By their fruits ye shall know them. The truth is that the Opposition are always prepared to put their own prejudices before the wishes and aspirations of the people. Private ownership of property is incompatible with the Opposition's zeal for municipal and public ownership. The truth is that personal ownership of wealth and property, spread ever more widely, is the surest guarantee of political liberty. Socialists — at any rate those who have gained temporary or possibly even permanent control of the once mighty Labour party—prefer a dependent to an independent society. Their dream, which is the people's nightmare, is of a Britain where more and more of our citizens work for the Government, for nationalised industries or for local authorities; where more and more people are dependent on the state or its agencies for their employment, their health, their pension and their housing. They do not want the people to choose. Their philosophy shows the characteristic arrogance that comes from the conviction that the few should decide for the many. They want to perpetrate and extend the tyranny of the Socialist-controlled council house estate.

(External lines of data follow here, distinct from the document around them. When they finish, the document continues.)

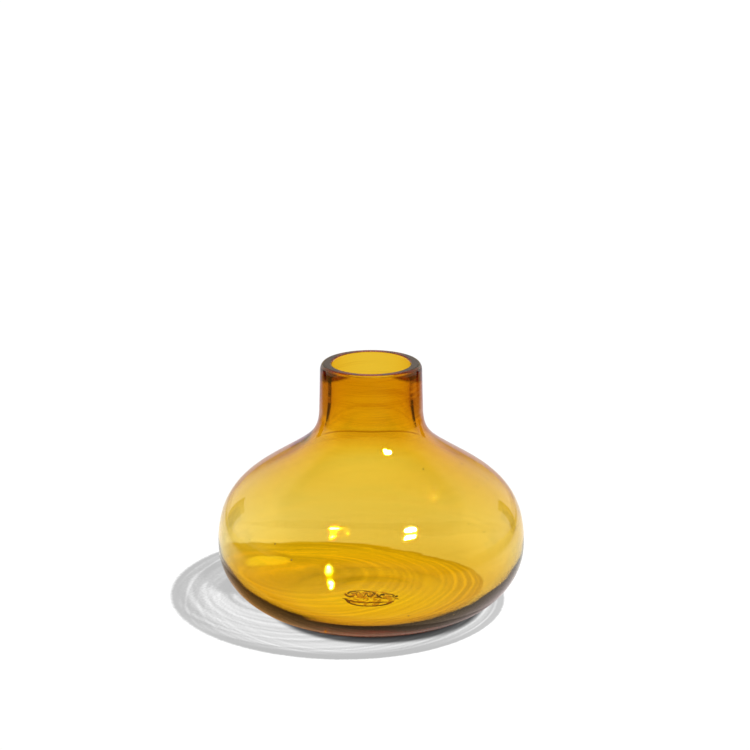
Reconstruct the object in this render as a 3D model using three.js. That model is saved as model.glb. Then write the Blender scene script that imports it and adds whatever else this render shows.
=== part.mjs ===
import * as THREE from "three";

// A squat bud vase blown from one gather of glass, with the dab of glass its pontil rod left under the base.
// Lengths are millimetres, +Z is up, the axis of the vase is the Z axis and the foot rests on z = 0.
// Every outline is a list of (distance from the axis, height) points, turned about the axis.

// Outer surface
const HEIGHT = 85.8;
const BELLY_RADIUS = 53;
const BELLY_HEIGHT = 22;
const FOOT_OUTER_RADIUS = 28;
const FOOT_INNER_RADIUS = 22;
const SHOULDER_TURN_RADIUS = 27;
const SHOULDER_TURN_HEIGHT = 55.4;
const SHOULDER_SLOPE = THREE.MathUtils.degToRad(33.8);
const NECK_RADIUS = 17.7;
const NECK_FOOT_HEIGHT = 70;
const LIP_RADIUS = 17.3;
const LIP_OUTER_ROUNDING_WIDTH = 1.5;
const LIP_OUTER_ROUNDING_HEIGHT = 2.4;

// Inner surface
const MOUTH_RADIUS = 13.3;
const LIP_INNER_ROUNDING = 0.8;
const BORE_FOOT_RADIUS = 13.4;
const BORE_FOOT_HEIGHT = 79;
const SHOULDER_WALL = 2.6;
const BELLY_WALL = 1.15;
const INNER_BELLY_HEIGHT = 22.3;
const FLOOR_EDGE_RADIUS = 25;
const FLOOR_EDGE_HEIGHT = 2.1;
const FLOOR_CENTRE_HEIGHT = 3.3;

// Underside: a shallow kick, and the pontil mark held inside it
const KICK_DEPTH = 1.4;
const PONTIL_RADIUS = 9;
const PONTIL_RIDGE_RADIUS = 7.2;
const PONTIL_RIDGE_HEIGHT = 0.1;
const PONTIL_DISH_HEIGHT = 0.45;
const PONTIL_EDGE_HEIGHT = 0.25;
const SEAM_GAP = 0.3;

// How far each curve's handle reaches along its tangent
const BELLY_HANDLE = 20;
const SHOULDER_HANDLE = 18.5;
const THROAT_HANDLE = 9;
const NECK_HANDLE = 6.7;
const INNER_BELLY_HANDLE = 19;
const INNER_SHOULDER_HANDLE = 17;
const INNER_THROAT_HANDLE = 14;
const BORE_HANDLE = 12;

// How finely the curves are cut
const TURN_STEPS = 64;
const HEEL_STEPS = 10;
const SHOULDER_STEPS = 8;
const THROAT_STEPS = 8;
const LIP_STEPS = 3;
const BASE_STEPS = 5;

const QUARTER_TURN = Math.PI / 2;

// Points on an ellipse with level and upright half-axes; angle 0 points away from the vase's axis.
function ellipseArc(centre, level, upright, startAngle, endAngle, steps) {
  const points = [];
  for (let step = 0; step <= steps; step += 1) {
    const angle = startAngle + ((endAngle - startAngle) * step) / steps;
    const x = centre.x + level * Math.cos(angle);
    const y = centre.y + upright * Math.sin(angle);
    points.push(new THREE.Vector2(x, y));
  }
  return points;
}

// A smooth bend that leaves `start` along startWay and reaches `end` along endWay.
function bend(start, startWay, startReach, end, endWay, endReach, steps) {
  const startHandle = start.clone().addScaledVector(startWay, startReach);
  const endHandle = end.clone().addScaledVector(endWay, -endReach);
  return new THREE.CubicBezierCurve(start, startHandle, endHandle, end).getPoints(steps);
}

// One outline from several stretches, with the shared end points kept once.
function chain(...stretches) {
  const outline = [];
  for (const point of stretches.flat()) {
    const last = outline.at(-1);
    if (!last || last.distanceTo(point) > 1e-6) {
      outline.push(point);
    }
  }
  return outline;
}

// A closed body turned from an outline that starts and ends on the axis.
function turned(name, outline, material) {
  const geometry = new THREE.LatheGeometry(outline, TURN_STEPS);
  geometry.rotateX(QUARTER_TURN);
  const mesh = new THREE.Mesh(geometry, material);
  mesh.name = name;
  return mesh;
}

const outward = new THREE.Vector2(1, 0);
const upward = new THREE.Vector2(0, 1);
const upTheShoulder = new THREE.Vector2(-Math.cos(SHOULDER_SLOPE), Math.sin(SHOULDER_SLOPE));
const shoulderNormal = new THREE.Vector2(Math.sin(SHOULDER_SLOPE), Math.cos(SHOULDER_SLOPE));

// The underside of the base, from the top of the kick to the inner edge of the foot ring.
const kickTop = new THREE.Vector2(0, KICK_DEPTH);
const footInner = new THREE.Vector2(FOOT_INNER_RADIUS, 0);
const kickReach = FOOT_INNER_RADIUS / 2;
const kickCurve = new THREE.CubicBezierCurve(
  kickTop,
  kickTop.clone().addScaledVector(outward, kickReach),
  footInner.clone().addScaledVector(outward, -kickReach / 2),
  footInner,
);

// The outside, from the outer edge of the foot ring up to the lip.
const heelCentre = new THREE.Vector2(FOOT_OUTER_RADIUS, BELLY_HEIGHT);
const heel = ellipseArc(
  heelCentre,
  BELLY_RADIUS - FOOT_OUTER_RADIUS,
  BELLY_HEIGHT,
  -QUARTER_TURN,
  0,
  HEEL_STEPS,
);
const shoulderTurn = new THREE.Vector2(SHOULDER_TURN_RADIUS, SHOULDER_TURN_HEIGHT);
const shoulder = bend(
  new THREE.Vector2(BELLY_RADIUS, BELLY_HEIGHT),
  upward,
  BELLY_HANDLE,
  shoulderTurn,
  upTheShoulder,
  SHOULDER_HANDLE,
  SHOULDER_STEPS,
);
const neckFoot = new THREE.Vector2(NECK_RADIUS, NECK_FOOT_HEIGHT);
const lipOuterEdge = new THREE.Vector2(LIP_RADIUS, HEIGHT - LIP_OUTER_ROUNDING_HEIGHT);
const upTheNeck = lipOuterEdge.clone().sub(neckFoot).normalize();
const throat = bend(
  shoulderTurn,
  upTheShoulder,
  THROAT_HANDLE,
  neckFoot,
  upTheNeck,
  NECK_HANDLE,
  THROAT_STEPS,
);

// The lip: a flat ring on top, with both of its edges rounded over.
const lipOuter = ellipseArc(
  new THREE.Vector2(LIP_RADIUS - LIP_OUTER_ROUNDING_WIDTH, lipOuterEdge.y),
  LIP_OUTER_ROUNDING_WIDTH,
  LIP_OUTER_ROUNDING_HEIGHT,
  0,
  QUARTER_TURN,
  LIP_STEPS,
);
const lipInner = ellipseArc(
  new THREE.Vector2(MOUTH_RADIUS + LIP_INNER_ROUNDING, HEIGHT - LIP_INNER_ROUNDING),
  LIP_INNER_ROUNDING,
  LIP_INNER_ROUNDING,
  QUARTER_TURN,
  2 * QUARTER_TURN,
  LIP_STEPS,
);

// The inside, from the mouth down to the middle of the floor.
const mouthEdge = lipInner.at(-1);
const boreFoot = new THREE.Vector2(BORE_FOOT_RADIUS, BORE_FOOT_HEIGHT);
const downTheBore = boreFoot.clone().sub(mouthEdge).normalize();
const downTheShoulder = upTheShoulder.clone().negate();
const downward = upward.clone().negate();
const innerShoulderTurn = shoulderTurn.clone().addScaledVector(shoulderNormal, -SHOULDER_WALL);
const innerThroat = bend(
  boreFoot,
  downTheBore,
  BORE_HANDLE,
  innerShoulderTurn,
  downTheShoulder,
  INNER_THROAT_HANDLE,
  THROAT_STEPS,
);
const innerBellyRadius = BELLY_RADIUS - BELLY_WALL;
const innerShoulder = bend(
  innerShoulderTurn,
  downTheShoulder,
  INNER_SHOULDER_HANDLE,
  new THREE.Vector2(innerBellyRadius, INNER_BELLY_HEIGHT),
  downward,
  INNER_BELLY_HANDLE,
  SHOULDER_STEPS,
);
const innerHeel = ellipseArc(
  new THREE.Vector2(FLOOR_EDGE_RADIUS, INNER_BELLY_HEIGHT),
  innerBellyRadius - FLOOR_EDGE_RADIUS,
  INNER_BELLY_HEIGHT - FLOOR_EDGE_HEIGHT,
  0,
  -QUARTER_TURN,
  HEEL_STEPS,
);
const inward = outward.clone().negate();
const floor = bend(
  new THREE.Vector2(FLOOR_EDGE_RADIUS, FLOOR_EDGE_HEIGHT),
  inward,
  FLOOR_EDGE_RADIUS / 2,
  new THREE.Vector2(0, FLOOR_CENTRE_HEIGHT),
  inward,
  FLOOR_EDGE_RADIUS / 2,
  BASE_STEPS,
);

const vesselOutline = chain(
  kickCurve.getPoints(BASE_STEPS),
  heel,
  shoulder,
  throat,
  lipOuter,
  lipInner,
  innerThroat,
  innerShoulder,
  innerHeel,
  floor,
);

// The pontil mark: a ring-shaped scar, dished in the middle, whose upper face follows the kick at the gap.
const pontilUnderside = [
  new THREE.Vector2(0, PONTIL_DISH_HEIGHT),
  new THREE.Vector2(PONTIL_RIDGE_RADIUS / 2, PONTIL_DISH_HEIGHT),
  new THREE.Vector2(PONTIL_RIDGE_RADIUS, PONTIL_RIDGE_HEIGHT),
  new THREE.Vector2(PONTIL_RADIUS, PONTIL_EDGE_HEIGHT),
];
const kickOverPontil = kickCurve
  .getPoints(2 * BASE_STEPS)
  .filter((point) => point.x < PONTIL_RADIUS)
  .map((point) => new THREE.Vector2(point.x, point.y - SEAM_GAP))
  .reverse();
const pontilOutline = chain(pontilUnderside, kickOverPontil);

const clearAmber = new THREE.MeshStandardMaterial({
  color: 0xe3b03c,
  roughness: 0.04,
  metalness: 0,
});
const brokenAmber = new THREE.MeshStandardMaterial({
  color: 0xcf9427,
  roughness: 0.3,
  metalness: 0,
});

const group = new THREE.Group();
group.add(turned("vessel", vesselOutline, clearAmber));
group.add(turned("pontil_mark", pontilOutline, brokenAmber));

export default group;
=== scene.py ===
import math

import bpy
import numpy as np
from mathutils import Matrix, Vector


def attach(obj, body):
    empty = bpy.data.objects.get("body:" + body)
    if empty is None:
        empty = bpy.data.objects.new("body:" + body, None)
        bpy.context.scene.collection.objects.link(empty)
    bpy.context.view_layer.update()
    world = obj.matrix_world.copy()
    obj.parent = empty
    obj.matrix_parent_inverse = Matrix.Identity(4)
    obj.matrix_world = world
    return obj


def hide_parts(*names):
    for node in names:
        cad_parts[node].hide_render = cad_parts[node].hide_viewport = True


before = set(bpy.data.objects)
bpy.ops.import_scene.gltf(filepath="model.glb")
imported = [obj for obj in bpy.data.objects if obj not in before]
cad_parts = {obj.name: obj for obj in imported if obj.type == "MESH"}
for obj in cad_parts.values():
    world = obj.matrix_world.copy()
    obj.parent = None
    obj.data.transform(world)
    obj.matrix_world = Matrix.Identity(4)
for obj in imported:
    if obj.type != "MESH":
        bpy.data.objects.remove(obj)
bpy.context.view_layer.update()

# Lengths are millimetres until a mesh, lamp or camera is placed; the shaders work in metres.
# x runs to the right, y away from the viewer and z up, with the foot of the vase on z = 0.
MM = 0.001
Q = math.pi / 2
TURN = 4 * Q


# ---------------------------------------------------------------- camera
CAMERA_PLACE = (1.33, -617.5, 261.6)
CAMERA_DOWN = math.radians(16.266)
FOCAL_LENGTH, SENSOR_WIDTH = 91.2, 36.0


def make_camera():
    """A long lens, a little above the vase, looking along +Y and down."""
    data = bpy.data.cameras.new("camera")
    data.lens = FOCAL_LENGTH
    data.sensor_width = SENSOR_WIDTH
    data.clip_start = 0.01
    data.clip_end = 100.0
    ob = bpy.data.objects.new("camera", data)
    ob.location = [v * MM for v in CAMERA_PLACE]
    ob.rotation_euler = (Q - CAMERA_DOWN, 0, 0)
    bpy.context.scene.collection.objects.link(ob)
    bpy.context.scene.camera = ob


# ---------------------------------------------------------------- the outline of the glass, in millimetres
BELLY_RADIUS, BELLY_HEIGHT = 53.0, 22.0
FOOT_OUTER, FOOT_INNER = 28.0, 22.0
SLOPE = math.radians(33.8)
SHOULDER_TURN = np.array([27.0, 55.4])
NECK_RADIUS, NECK_FOOT = 17.7, 70.0
HEIGHT, LIP_RADIUS, MOUTH_RADIUS = 85.8, 17.3, 13.3
LIP_OUTER_WIDE, LIP_OUTER_HIGH, LIP_INNER_ROUND = 1.5, 2.4, 0.8
BORE_RADIUS, BORE_FOOT = 13.4, 79.0
SHOULDER_WALL, BELLY_WALL = 2.6, 1.15
INNER_BELLY_HEIGHT = 22.3
FLOOR_EDGE = np.array([25.0, 2.1])
FLOOR_CENTRE = 3.3
KICK = 1.4


def bend(p0, way0, reach0, p3, way3, reach3, steps):
    """A smooth bend that leaves p0 along way0 and reaches p3 along way3."""
    p0, p3 = np.array(p0, float), np.array(p3, float)
    p1 = p0 + np.array(way0) * reach0
    p2 = p3 - np.array(way3) * reach3
    t = np.linspace(0, 1, steps + 1)[:, None]
    return (1 - t) ** 3 * p0 + 3 * (1 - t) ** 2 * t * p1 + 3 * (1 - t) * t**2 * p2 + t**3 * p3


def arc(centre, level, upright, start, end, steps):
    """Points on an ellipse; angle 0 points away from the vase's axis."""
    a = np.linspace(start, end, steps + 1)
    return np.stack([centre[0] + level * np.cos(a), centre[1] + upright * np.sin(a)], -1)


def unit(v):
    return np.array(v, float) / np.linalg.norm(v)


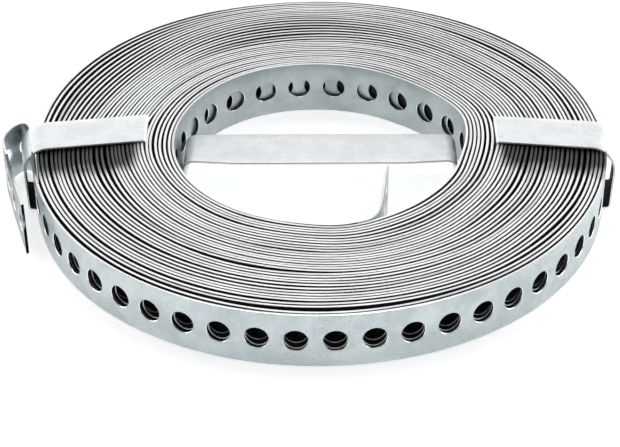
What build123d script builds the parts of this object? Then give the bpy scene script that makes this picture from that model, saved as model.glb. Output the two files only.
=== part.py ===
from build123d import *
import math
import os

# A coil of perforated steel strap lying flat, held by one flat binding strip.
# Millimetres. Z is up, the coil's axis is the Z axis and the coil lies on Z = 0.

# Strap: a flat band with one row of round holes along its middle
strap_width = 17.0
strap_thickness = 0.8
hole_diameter = 6.5
hole_pitch = 10.3

# Coil, wound outwards anticlockwise as seen from above
bore_radius = 43.9
turn_count = 32
turn_pitch = 1.265
group_count = 7
group_drop = 0.9
round_hole_every = 4
plain_hole_sides = 14
first_outer_hole_angle = 195.4
first_bore_hole_angle = 3.0

# Outer tail: the loose end leaves the coil, kinks and runs back along the wall
tail_root_angle = 169.5
tail_root_depth = 1.5
tail_kink_angle = 179.1
tail_kink_standoff = 9.2
tail_kink_radius = 3.0
tail_end_angle = 202.0
tail_end_standoff = 5.1

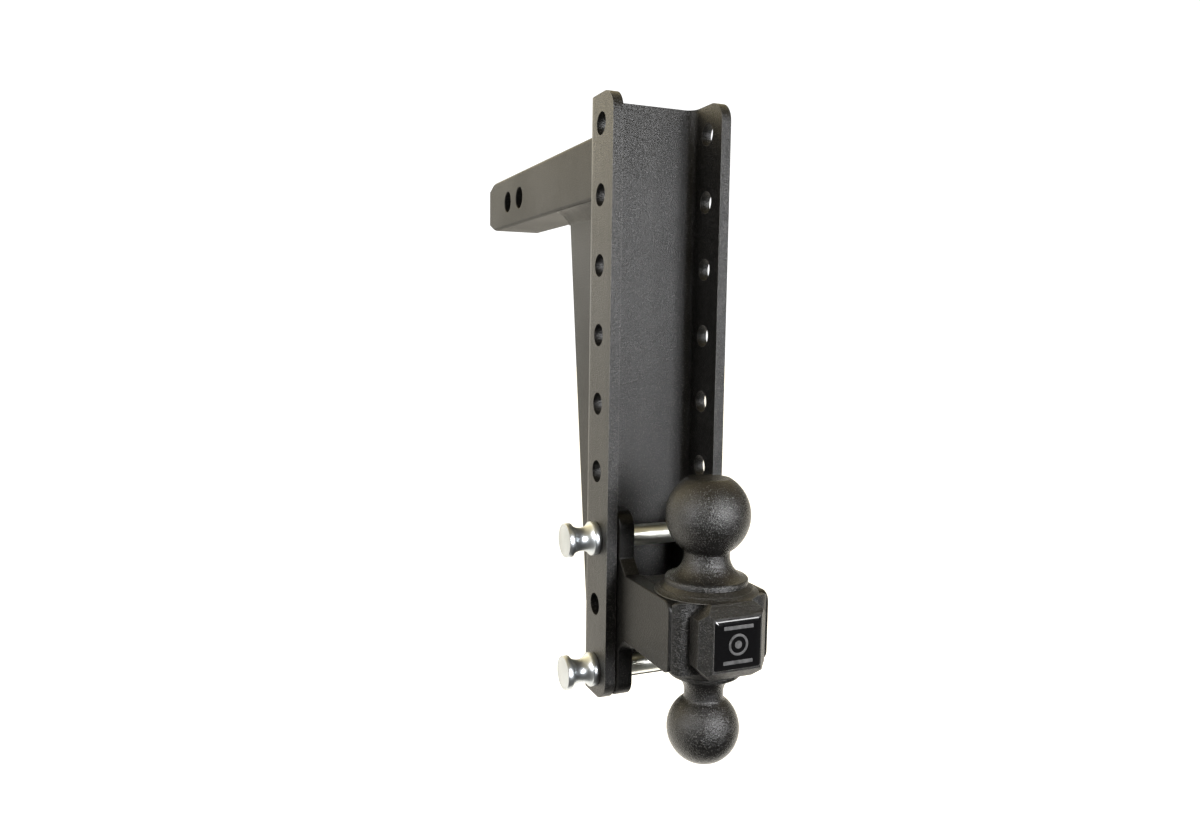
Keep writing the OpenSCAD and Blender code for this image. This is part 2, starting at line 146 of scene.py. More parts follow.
def new_object(name, verts, faces):
    """Mesh object from points in millimetres."""
    mesh = bpy.data.meshes.new(name)
    mesh.from_pydata([Vector(v) * MM for v in verts], [], faces)
    obj = bpy.data.objects.new(name, mesh)
    scene.collection.objects.link(obj)
    clean(obj)
    return obj


def prism(name, outline, axis, low, high):
    """Straight solid of a flat outline, which lies in the two axes other than axis."""
    point = {
        "X": lambda p, h: (h, p[0], p[1]),
        "Y": lambda p, h: (p[0], h, p[1]),
        "Z": lambda p, h: (p[0], p[1], h),
    }[axis]
    n = len(outline)
    verts = [point(p, low) for p in outline] + [point(p, high) for p in outline]
    faces = [list(range(n))[::-1], list(range(n, 2 * n))]
    for i in range(n):
        j = (i + 1) % n
        faces.append((i, j, n + j, n + i))
    return new_object(name, verts, faces)


def rod(name, axis, centre, r, low=-THROUGH, high=THROUGH, steps=72):
    """Round bar along an axis, through a point of the other two axes."""
    return prism(name, arc(*centre, r, 0, 360, steps)[:-1], axis, low, high)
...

I acknowledge that the official Opposition will seek to prevent the Bill reaching the statute book, but the harder they fight the Bill, the more they will alienate themselves from the British people who, barely four weeks ago, gave a decisive endorsement of our policies.

Throughout the country, there is a consensus of testimony that it was on housing that the deepest instincts of the Conservative party and those of the British people were at one.

No Conservative would ever make the claim once made from this Dispatch Box by a Socialist Minister that we are the masters now. But we claim, with a proper mixture of pride and humility, that under the leadership of my right hon. Friend the Prime Minister we are the people's party once again.